The magic happens afterwards, which we can also see because the Python standard library also includes a disassembler:

>>> import dis
>>> dis.dis(compile('a[-1] += a.pop()', '--', 'exec'))
  1           0 LOAD_NAME                0 (a)
              2 LOAD_CONST               0 (-1)
              4 DUP_TOP_TWO
              6 BINARY_SUBSCR
              8 LOAD_NAME                0 (a)
             10 LOAD_METHOD              1 (pop)
             12 CALL_METHOD              0
             14 INPLACE_ADD
             16 ROT_THREE
             18 STORE_SUBSCR
             20 LOAD_CONST               1 (None)
             22 RETURN_VALUE

As can be seen, trying to summarize the evaluation order of augmented assignment as "left-to-right" is just an approximation. Here's what actually happens, as revealed in the virtual machine code above:

  1. The target aggregate and its index are "computed" (lines 0 and 2), and then these two values are duplicated (line 4). (The duplication means that neither the target nor its subscript are evaluated twice.)

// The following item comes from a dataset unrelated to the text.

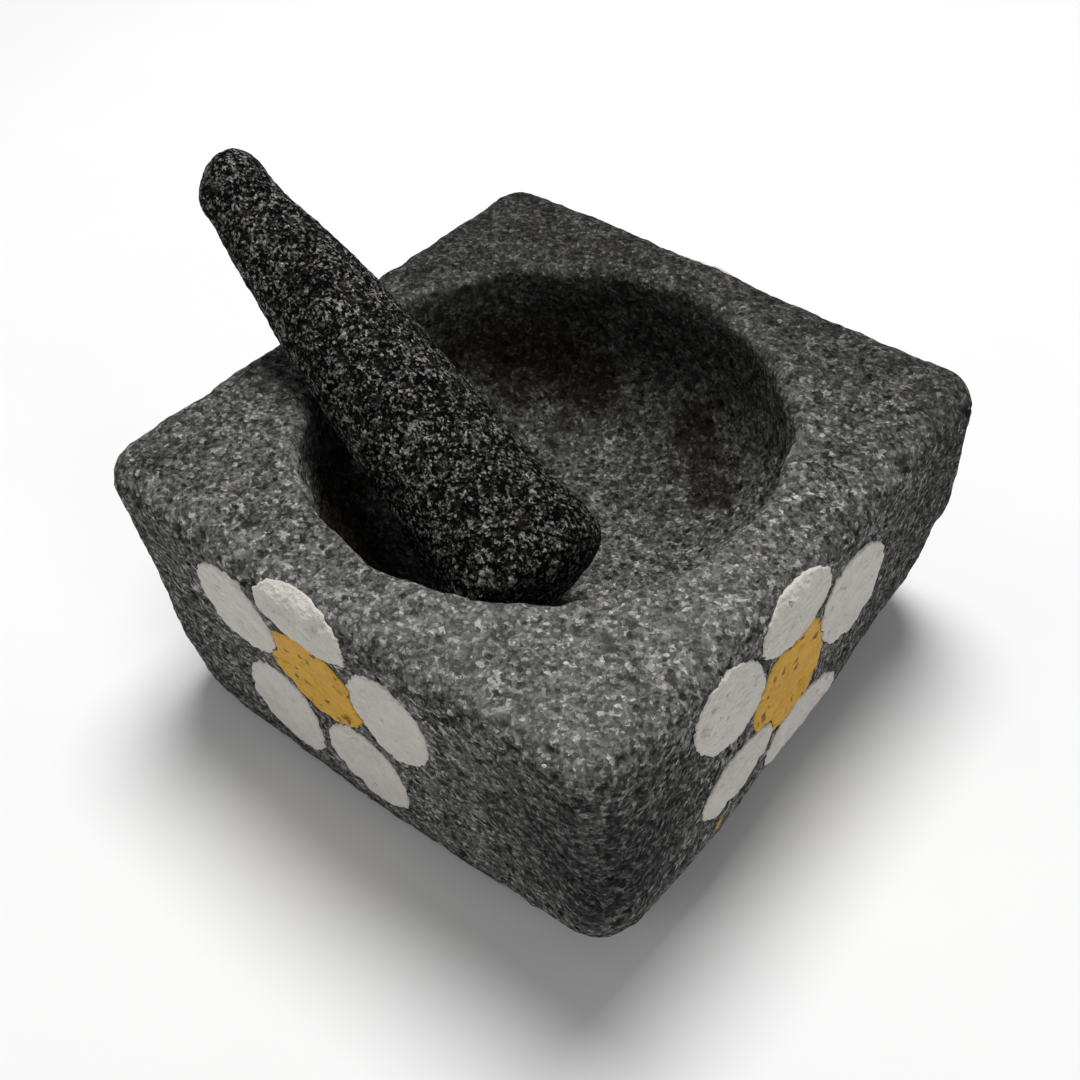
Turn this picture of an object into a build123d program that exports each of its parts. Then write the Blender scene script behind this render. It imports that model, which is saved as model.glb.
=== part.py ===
"""Square stone mortar (molcajete) with its loose pestle (tejolote) and painted daisies.

Millimetres, +Z up.  The origin is under the middle of the bowl, on the plane of the flat base.
The daisy called "front" is on the -Y side, "right" on +X, "back" on +Y and "left" on -X.
"""
import os
from collections import namedtuple
from math import cos, pi, radians, sin

from build123d import *

# ---- driving dimensions: the block ----
BLOCK_WIDTH = 180.0          # across the flats, just under the rounded top edge
BLOCK_HEIGHT = 96.0
BELLY_HEIGHT = 38.0          # where the sides start to curl under
TOP_CORNER_RADIUS = 12.0     # in plan
FOOT_CORNER_RADIUS = 45.0    # in plan
TOP_EDGE_RADIUS = 9.0        # worn edge between the top face and the sides

# distance of the -X, +X, -Y and +Y sides from the origin; the block is cut by eye and uneven
TOP_REACHES = (90.0, 90.0, 90.0, 90.0)
BELLY_REACHES = (86.0, 89.5, 87.5, 89.5)
FOOT_REACHES = (80.0, 75.0, 82.0, 69.0)

# ---- driving dimensions: the bowl ----
BOWL_RADIUS = 68.5           # at the wall, just under the lip
BOWL_DEPTH = 50.0
BOWL_SQUARENESS = 3.0        # exponent of the wall curve: 2 is a half ellipse, more is steeper
LIP_RADIUS = 3.0             # rounded lip

# ---- driving dimensions: the tejolote, stations measured from its thick end ----
PESTLE_LENGTH = 162.0
HEAD_RADIUS = 24.0           # widest place of the grinding end
HEAD_STATION = 11.0
SHOULDER_RADIUS = 21.2
SHOULDER_STATION = 42.0
GRIP_RADIUS = 18.6           # where the hand closes
GRIP_STATION = 80.0
NECK_RADIUS = 13.6
NECK_STATION = 128.0
TIP_RADIUS = 11.0            # the thin end is a half ball

# ---- how the tejolote leans at rest ----
PESTLE_TILT = 27.4           # degrees above the horizontal
PESTLE_HEADING = 171.0       # degrees from +X towards +Y, the way the thin end points
PESTLE_FOOT = (28.4, -34.1, 65.7)   # centre of the thick end

# ---- driving dimensions: the daisies ----
PAINT_THICKNESS = 0.5
CENTRE_LENGTH = 34.0
CENTRE_WIDTH = 30.0
CENTRE_LEAN = 60.0           # which way its length points, degrees from level
PAINT_REACH = 16.0           # how far in from the face the paint cutter goes

# side name, way its outside faces (degrees from +X), daisy's middle: sideways and height
DAISIES = (
    ("front", -90.0, -7.5, 60.5),
    ("right", 0.0, -8.5, 56.0),
    ("back", 90.0, 6.0, 58.5),
    ("left", 180.0, 3.0, 56.5),
)

# a petal's middle from the daisy's middle, its size, and which way its length points (degrees)
Petal = namedtuple("Petal", "sideways up length width lean")

# two daisies were painted freely; petals run from the top one anticlockwise
FREE_PETALS = {
    "front": (
        Petal(2.0, 26.0, 32.0, 18.5, 170),
        Petal(-27.5, 10.0, 34.5, 29.0, 74),
        Petal(-20.0, -30.0, 35.0, 31.0, 78),
        Petal(12.5, -31.0, 32.0, 27.0, 119),
        Petal(27.0, 4.0, 38.0, 26.0, 85),
    ),
    "right": (
        Petal(-1.0, 27.0, 32.0, 24.0, 170),
        Petal(-30.0, 17.5, 38.0, 27.0, 125),
        Petal(-25.0, -15.0, 34.0, 16.0, 3),
        Petal(9.0, -29.0, 39.0, 25.0, 169),
        Petal(30.5, 6.5, 38.5, 30.5, 116),
    ),
}

# the other two are even: five petals, each wider across its spoke than along it
EVEN_COUNT = 5
EVEN_LENGTH = 28.0           # along the spoke
EVEN_WIDTH = 33.0            # across it
EVEN_DISTANCE = 31.0         # from the daisy's middle to the petal's
TOP_LENGTH = 22.0            # the top petal is cut short by the block's worn top edge
TOP_DISTANCE = 26.5

FOOT_STEPS = 5               # sections through the curl of the foot
BOWL_STEPS = 9               # points along the bowl's wall curve


def outline(height, reaches, corner, skin):
    """Rounded rectangle across the block at a height, grown outwards by skin."""
    left, right, front, back = reaches
    size = (left + right + 2 * skin, front + back + 2 * skin)
    middle = ((right - left) / 2, (back - front) / 2, height)
    return Pos(*middle) * RectangleRounded(*size, corner + skin)


def foot_outlines(skin):
    """Outlines up the curl of the foot, a quarter ellipse from the base to the belly."""
    outlines = []
    for step in range(FOOT_STEPS + 1):
        turn = pi / 2 * step / FOOT_STEPS
        height = BELLY_HEIGHT * (1 - cos(turn))
        reaches = [
            foot + (belly - foot) * sin(turn)
            for foot, belly in zip(FOOT_REACHES, BELLY_REACHES)
        ]
        corner = FOOT_CORNER_RADIUS + (TOP_CORNER_RADIUS - FOOT_CORNER_RADIUS) * sin(turn)
        outlines.append(outline(height, reaches, corner, skin))
    return outlines


def block(skin=0.0):
    """The solid block with no bowl, its sides and top grown outwards by skin."""
    foot = foot_outlines(skin)
    top = outline(BLOCK_HEIGHT + skin, TOP_REACHES, TOP_CORNER_RADIUS, skin)
    upper = loft([foot[-1], top], ruled=True)
    top_edges = upper.edges().group_by(Axis.Z)[-1]
    worn = fillet(top_edges, TOP_EDGE_RADIUS + skin)
    return loft(foot) + worn


def bowl_wall_points():
    """Points of the bowl's wall curve, from the middle of the floor to under the lip."""
    wall_height = BOWL_DEPTH - LIP_RADIUS
    power = 2 / BOWL_SQUARENESS
    points = []
    for step in range(BOWL_STEPS + 1):
        turn = pi / 2 * step / BOWL_STEPS
        radius = BOWL_RADIUS * sin(turn) ** power
        drop = wall_height * cos(turn) ** power
        points.append((radius, BLOCK_HEIGHT - LIP_RADIUS - drop))
    return points


def bowl_cutter():
    """Everything that was ground away: the bowl, its rounded lip and the air above."""
    wall = bowl_wall_points()
    lip_top = (BOWL_RADIUS + LIP_RADIUS, BLOCK_HEIGHT)
    above = BLOCK_HEIGHT + LIP_RADIUS
    with BuildPart() as cutter:
        with BuildSketch(Plane.XZ):
            with BuildLine():
                Spline(*wall, tangents=((1, 0), (0, 1)))
                RadiusArc(wall[-1], lip_top, LIP_RADIUS)
                Polyline(lip_top, (lip_top[0], above), (0, above), wall[0])
            make_face()
        revolve(axis=Axis.Z)
    return cutter.part


def pestle_axis():
    """Plane at the thick end of the tejolote, its Z running to the thin end."""
    tilt, heading = radians(PESTLE_TILT), radians(PESTLE_HEADING)
    way = (cos(tilt) * cos(heading), cos(tilt) * sin(heading), sin(tilt))
    return Plane(origin=PESTLE_FOOT, z_dir=way)


def tejolote():
    """The pestle: one turned shape, blunt at the grinding end and rounded at the grip end."""
    tip_station = PESTLE_LENGTH - TIP_RADIUS
    side = (
        (HEAD_RADIUS, HEAD_STATION),
        (SHOULDER_RADIUS, SHOULDER_STATION),
        (GRIP_RADIUS, GRIP_STATION),
        (NECK_RADIUS, NECK_STATION),
        (TIP_RADIUS, tip_station),
    )
    with BuildPart() as turned:
        with BuildSketch(Plane.XZ):
            with BuildLine():
                EllipticalCenterArc(
                    (0, HEAD_STATION), HEAD_RADIUS, HEAD_STATION, start_angle=270, arc_size=90
                )
                Spline(*side, tangents=((0, 1), (0, 1)))
                CenterArc((0, tip_station), TIP_RADIUS, 0, 90)
                Line((0, PESTLE_LENGTH), (0, 0))
            make_face()
        revolve(axis=Axis.Z)
    return pestle_axis() * turned.part


def face_plane(facing, sideways, height):
    """Plane upright in front of a side, its X to the right as seen from outside."""
    turn = radians(facing)
    out = Vector(cos(turn), sin(turn), 0)
    right = Vector(-sin(turn), cos(turn), 0)
    origin = out * (BLOCK_WIDTH / 2) + right * sideways + Vector(0, 0, height)
    return Plane(origin=origin, x_dir=right, z_dir=out)


def oval(plane, middle, length, width, lean):
    """Cutter that stands on the face and reaches in past the paint."""
    flat = plane * Pos(*middle) * Rot(0, 0, lean) * Ellipse(length / 2, width / 2)
    return extrude(flat, amount=PAINT_REACH, both=True)


def even_petals():
    """The petals of an even daisy, the top one first."""
    petals = []
    for number in range(EVEN_COUNT):
        spoke = 90 + 360 * number / EVEN_COUNT
        distance = EVEN_DISTANCE if number else TOP_DISTANCE
        length = EVEN_LENGTH if number else TOP_LENGTH
        sideways, up = distance * cos(radians(spoke)), distance * sin(radians(spoke))
        petals.append(Petal(sideways, up, length, EVEN_WIDTH, spoke))
    return petals


def paint(cutter, body, grown):
    """The thin solid between the stone and the grown block that lies inside a cutter."""
    return (grown & cutter) - body


def daisy(body, grown, side, facing, sideways, height):
    """Five petals and the centre that fills the room between them, as (name, solid) pairs."""
    plane = face_plane(facing, sideways, height)
    places = FREE_PETALS.get(side) or even_petals()
    petals = [oval(plane, (p.sideways, p.up), p.length, p.width, p.lean) for p in places]
    centre = oval(plane, (0, 0), CENTRE_LENGTH, CENTRE_WIDTH, CENTRE_LEAN)
    for petal in petals:
        centre -= petal
    cutters = [(f"petal_{number + 1}", petal) for number, petal in enumerate(petals)]
    cutters.append(("centre", centre))
    return [(name, paint(cutter, body, grown)) for name, cutter in cutters]


def main():
    os.makedirs("parts", exist_ok=True)
    body = block()
    mortar = body - bowl_cutter()
    grown = block(PAINT_THICKNESS)
    export_step(mortar, "parts/mortar.step")
    export_step(tejolote(), "parts/tejolote.step")
    for side, facing, sideways, height in DAISIES:
        for name, solid in daisy(body, grown, side, facing, sideways, height):
            export_step(solid, f"parts/{side}_{name}.step")


main()
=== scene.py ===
from itertools import product
from math import cos, pi, radians, sin

import bpy
import numpy as np
from mathutils import Matrix, Vector
from mathutils.bvhtree import BVHTree
from mathutils.kdtree import KDTree


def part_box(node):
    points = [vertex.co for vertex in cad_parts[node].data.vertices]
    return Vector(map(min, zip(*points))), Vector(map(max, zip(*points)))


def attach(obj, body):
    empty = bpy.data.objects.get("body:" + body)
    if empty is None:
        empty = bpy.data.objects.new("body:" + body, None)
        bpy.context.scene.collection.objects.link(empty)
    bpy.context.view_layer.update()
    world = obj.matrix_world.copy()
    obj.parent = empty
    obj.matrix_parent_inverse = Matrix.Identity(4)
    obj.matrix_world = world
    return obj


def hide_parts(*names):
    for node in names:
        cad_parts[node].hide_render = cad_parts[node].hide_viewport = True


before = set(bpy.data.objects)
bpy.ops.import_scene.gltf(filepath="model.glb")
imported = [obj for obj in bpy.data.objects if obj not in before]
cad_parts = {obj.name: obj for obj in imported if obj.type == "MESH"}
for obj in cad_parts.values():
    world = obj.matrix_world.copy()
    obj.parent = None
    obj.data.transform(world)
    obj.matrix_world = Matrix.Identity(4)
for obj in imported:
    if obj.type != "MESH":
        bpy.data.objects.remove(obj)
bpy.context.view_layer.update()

# The looks of a stone mortar and its pestle: both stones are carved out of their CAD shapes,
# and the daisies are daubed on the carved stone, petal by petal.
# Lengths in this script are millimetres until METRE turns them into Blender's metres.
METRE = 0.001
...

  2. Then the duplicated values are used to lookup the value of the element (line 6). So it's at this point that the value of a[-1] is evaluated.

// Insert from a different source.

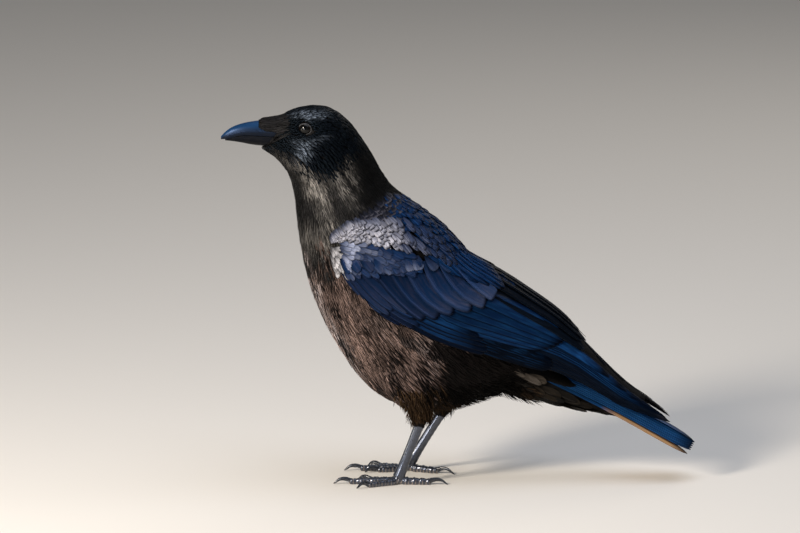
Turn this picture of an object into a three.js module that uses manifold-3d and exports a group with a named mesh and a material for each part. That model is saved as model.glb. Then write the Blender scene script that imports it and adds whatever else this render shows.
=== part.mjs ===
// A life-size carrion crow standing on flat ground, as a museum's still model.
// Millimetres, +Z up. The crow looks along -X, its left side is -Y, and the floor is z = 0.
// The origin is on the floor under the middle of the bird's bounding box.
import * as THREE from 'three';
import Module from 'manifold-3d';
import { mergeVertices } from 'three/addons/utils/BufferGeometryUtils.js';

const wasm = await Module();
wasm.setup();

// ---------------------------------------------------------------- driving dimensions
const GAP = 0.3; // between solids that touch
const LEFT = -1; // the sign of y on the crow's left side
const RIGHT = 1;

const BODY_SIDES = 22; // points round a section of the body
const LIMB_SIDES = 12;
const TOE_SIDES = 8;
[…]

  3. The right-hand side expression (a.pop()) is then evaluated (lines 8 through 12).

  4. These two values (both 3, in this case) are combined with INPLACE_ADD because this is an ADD augmented assignment. In the case of integers, there's no difference between INPLACE_ADD and ADD, because integers are immutable values. But the compiler doesn't know that the first operand is an integer. a[-1] could be anything, including another list. So it emits an operand which will trigger the use of the __iadd__ method instead of __add__, in case there is a difference.

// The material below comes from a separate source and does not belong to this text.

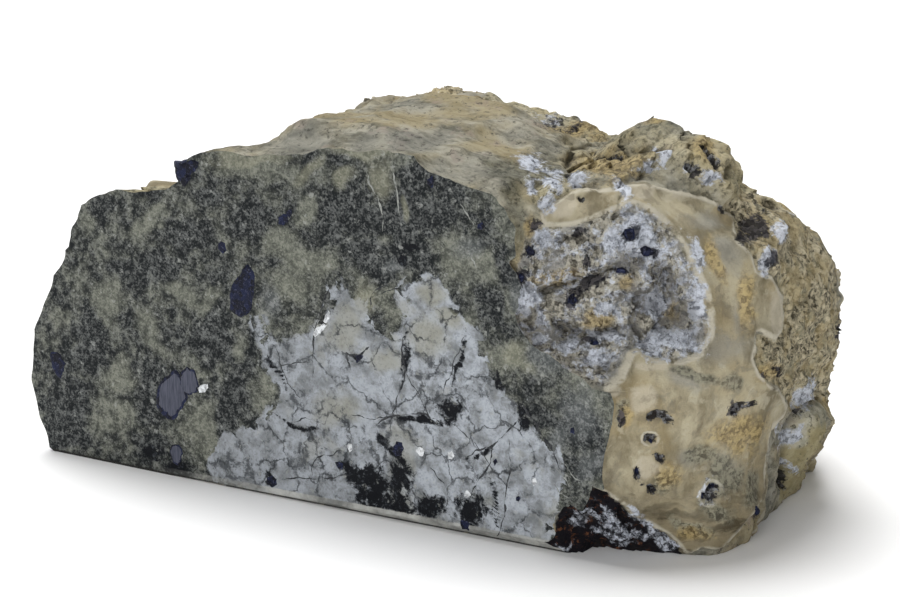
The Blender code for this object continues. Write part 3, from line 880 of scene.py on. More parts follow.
def rise(tree, value, low, high, start=0.0, end=1.0):
    # S curve from start at low to end at high
    sockets = {"Value": value, "From Min": low, "From Max": high, "To Min": start, "To Max": end}
    return put(tree, "MapRange", sockets, interpolation_type="SMOOTHSTEP").outputs["Result"]


def tint(tree, factor, first, second):
    # first colour where factor is 0, second where it is 1; a colour is a socket or three numbers
    node = put(tree, "Mix", {0: factor}, data_type="RGBA")
    for key, value in ((6, first), (7, second)):
        feed(tree, node, {key: (*value, 1.0) if isinstance(value, tuple) else value})
    return node.outputs[2]


def toned(tree, value, low, high, first, second):
    # first colour where the value is low, second where it is high
    return tint(tree, rise(tree, value, low, high), first, second)


def laid(tree, colour, cover, strength, tone):
    # the tone laid over the colour, by the cover times the strength
    return tint(tree, calc(tree, "MULTIPLY", cover, strength), colour, tone)


def washed(tree, colour, sources, washes):
    # each wash (source, low, high, strength, tone) laid over the colour where its source rises
    for source, low, high, strength, tone in washes:
        colour = tint(tree, rise(tree, sources[source], low, high, 0.0, strength), colour, tone)
    return colour


def swayed(tree, value, noise, strength):
    # the value plus the noise's distance from a half times the strength
    return calc(tree, "MULTIPLY_ADD", calc(tree, "SUBTRACT", noise, 0.5), strength, value)


def cloud(tree, place, size, detail=3.0, roughness=0.55):
    # noise whose patches are about size millimetres across
    sockets = {"Vector": place, "Scale": 1.0 / size, "Detail": detail, "Roughness": roughness}
    return put(tree, "TexNoise", sockets).outputs["Fac"]


def grains(tree, place, size):
    # a random value for each grain of the given size, from the red of its random colour
    colour = put(tree, "TexVoronoi", {"Vector": place, "Scale": 1.0 / size}).outputs["Color"]
    return put(tree, "SeparateColor", {"Color": colour}).outputs["Red"]


def fieldOf(tree, name):
    # an attribute that the mesh stores at its points
    return put(tree, "Attribute", attribute_name=name).outputs["Fac"]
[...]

  5. The original target and subscript, which have been patiently waiting on the stack since step 1, are then used to perform a subscripted store (lines 16 and 18. The subscript is still the subscript computed at line 2, -1. But at this point a[-1] refers to a different element of a. The rotate is needed to get the arguments for into the correct order. Because the normal order of evaluation for assignment is to evaluate the right-hand side first, the virtual machine assumes that the new value will be at the bottom of the stack, followed by the object and its subscript.

  6. Finally, None is returned as the value of the statement.

The precise workings of assignment and augmented assignment statements are documented in the Python reference manual. Another important source of information is the description of the __iadd__ special method. Evaluation (and evaluation order) for augmented assignment operations is sufficiently confusing that there is a Programming FAQ dedicated to it, which is worth reading carefully if you want to understand the exact mechanism.

Interesting though that information is, it's worth adding that writing programs which depend on details of the evaluation order inside an augmented assignment is not conducive to producing readable code. In almost all cases, augmented assignment which relies on non-obvious details of the procedure should be avoided, including statements such as the one that is the target of this question.